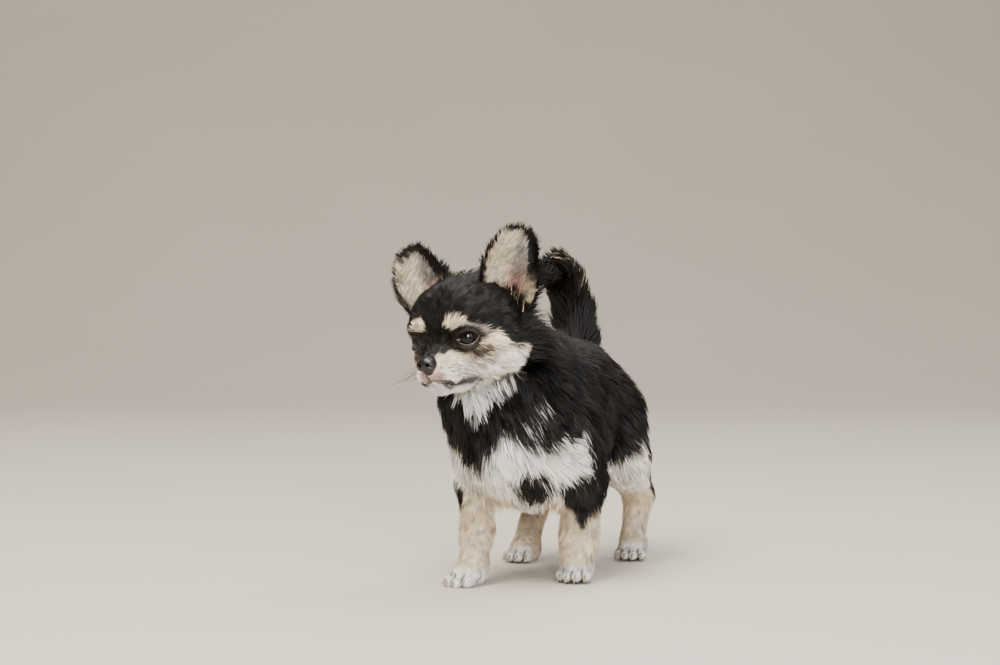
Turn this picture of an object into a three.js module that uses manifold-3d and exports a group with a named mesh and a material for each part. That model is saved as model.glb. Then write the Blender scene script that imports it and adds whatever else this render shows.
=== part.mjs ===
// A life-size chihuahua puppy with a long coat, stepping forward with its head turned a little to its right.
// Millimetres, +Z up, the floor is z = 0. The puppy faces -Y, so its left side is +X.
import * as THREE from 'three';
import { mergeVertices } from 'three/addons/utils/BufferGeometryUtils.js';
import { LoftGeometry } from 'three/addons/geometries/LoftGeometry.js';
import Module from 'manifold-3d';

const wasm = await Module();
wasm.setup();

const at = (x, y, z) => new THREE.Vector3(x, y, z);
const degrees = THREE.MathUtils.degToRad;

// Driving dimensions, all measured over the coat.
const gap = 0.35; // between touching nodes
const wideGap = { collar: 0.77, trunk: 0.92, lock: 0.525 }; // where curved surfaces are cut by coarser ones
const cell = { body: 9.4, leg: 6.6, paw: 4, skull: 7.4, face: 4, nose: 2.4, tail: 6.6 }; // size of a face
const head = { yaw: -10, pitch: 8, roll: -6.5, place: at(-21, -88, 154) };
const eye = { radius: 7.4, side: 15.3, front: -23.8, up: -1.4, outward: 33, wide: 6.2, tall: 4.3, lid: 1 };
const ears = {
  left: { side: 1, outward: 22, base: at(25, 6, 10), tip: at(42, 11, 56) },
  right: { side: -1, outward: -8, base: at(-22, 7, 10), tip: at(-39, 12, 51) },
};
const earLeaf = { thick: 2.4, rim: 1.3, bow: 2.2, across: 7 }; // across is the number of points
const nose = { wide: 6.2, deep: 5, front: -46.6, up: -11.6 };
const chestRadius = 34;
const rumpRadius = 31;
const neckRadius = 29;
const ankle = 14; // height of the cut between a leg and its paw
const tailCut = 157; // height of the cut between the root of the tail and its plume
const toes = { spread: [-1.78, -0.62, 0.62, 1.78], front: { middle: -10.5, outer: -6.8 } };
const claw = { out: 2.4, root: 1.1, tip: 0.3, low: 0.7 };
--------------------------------
EXERCISE INSTRUCTIONS
Extract the complete listing above, reproducing each line exactly.

SOLUTION FOR THIS EXERCISE
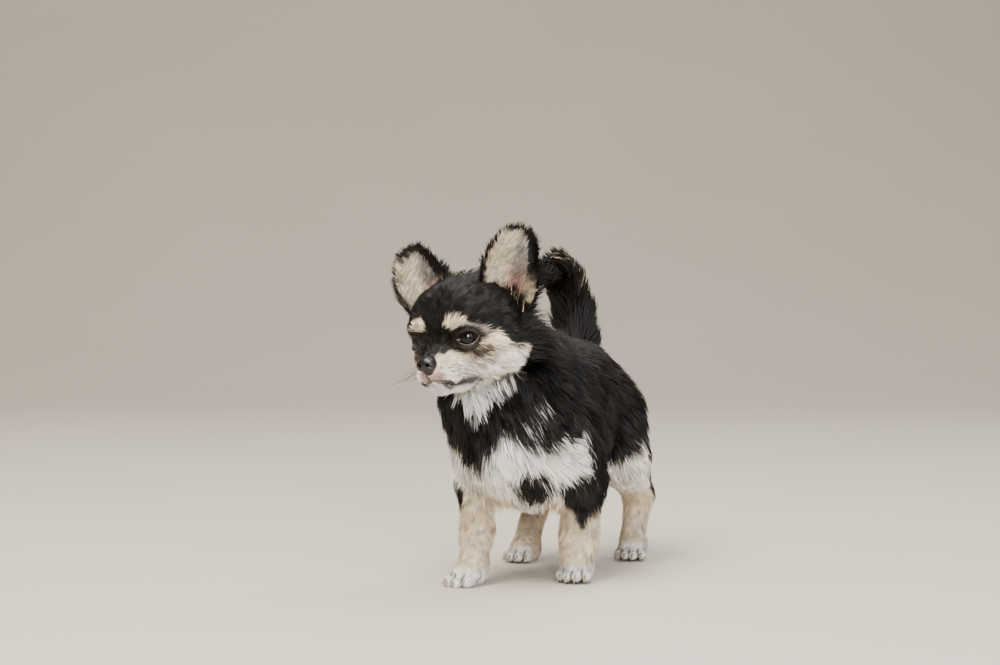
Turn this picture of an object into a three.js module that uses manifold-3d and exports a group with a named mesh and a material for each part. That model is saved as model.glb. Then write the Blender scene script that imports it and adds whatever else this render shows.
=== part.mjs ===
// A life-size chihuahua puppy with a long coat, stepping forward with its head turned a little to its right.
// Millimetres, +Z up, the floor is z = 0. The puppy faces -Y, so its left side is +X.
import * as THREE from 'three';
import { mergeVertices } from 'three/addons/utils/BufferGeometryUtils.js';
import { LoftGeometry } from 'three/addons/geometries/LoftGeometry.js';
import Module from 'manifold-3d';

const wasm = await Module();
wasm.setup();

const at = (x, y, z) => new THREE.Vector3(x, y, z);
const degrees = THREE.MathUtils.degToRad;

// Driving dimensions, all measured over the coat.
const gap = 0.35; // between touching nodes
const wideGap = { collar: 0.77, trunk: 0.92, lock: 0.525 }; // where curved surfaces are cut by coarser ones
const cell = { body: 9.4, leg: 6.6, paw: 4, skull: 7.4, face: 4, nose: 2.4, tail: 6.6 }; // size of a face
const head = { yaw: -10, pitch: 8, roll: -6.5, place: at(-21, -88, 154) };
const eye = { radius: 7.4, side: 15.3, front: -23.8, up: -1.4, outward: 33, wide: 6.2, tall: 4.3, lid: 1 };
const ears = {
  left: { side: 1, outward: 22, base: at(25, 6, 10), tip: at(42, 11, 56) },
  right: { side: -1, outward: -8, base: at(-22, 7, 10), tip: at(-39, 12, 51) },
};
const earLeaf = { thick: 2.4, rim: 1.3, bow: 2.2, across: 7 }; // across is the number of points
const nose = { wide: 6.2, deep: 5, front: -46.6, up: -11.6 };
const chestRadius = 34;
const rumpRadius = 31;
const neckRadius = 29;
const ankle = 14; // height of the cut between a leg and its paw
const tailCut = 157; // height of the cut between the root of the tail and its plume
const toes = { spread: [-1.78, -0.62, 0.62, 1.78], front: { middle: -10.5, outer: -6.8 } };
const claw = { out: 2.4, root: 1.1, tip: 0.3, low: 0.7 };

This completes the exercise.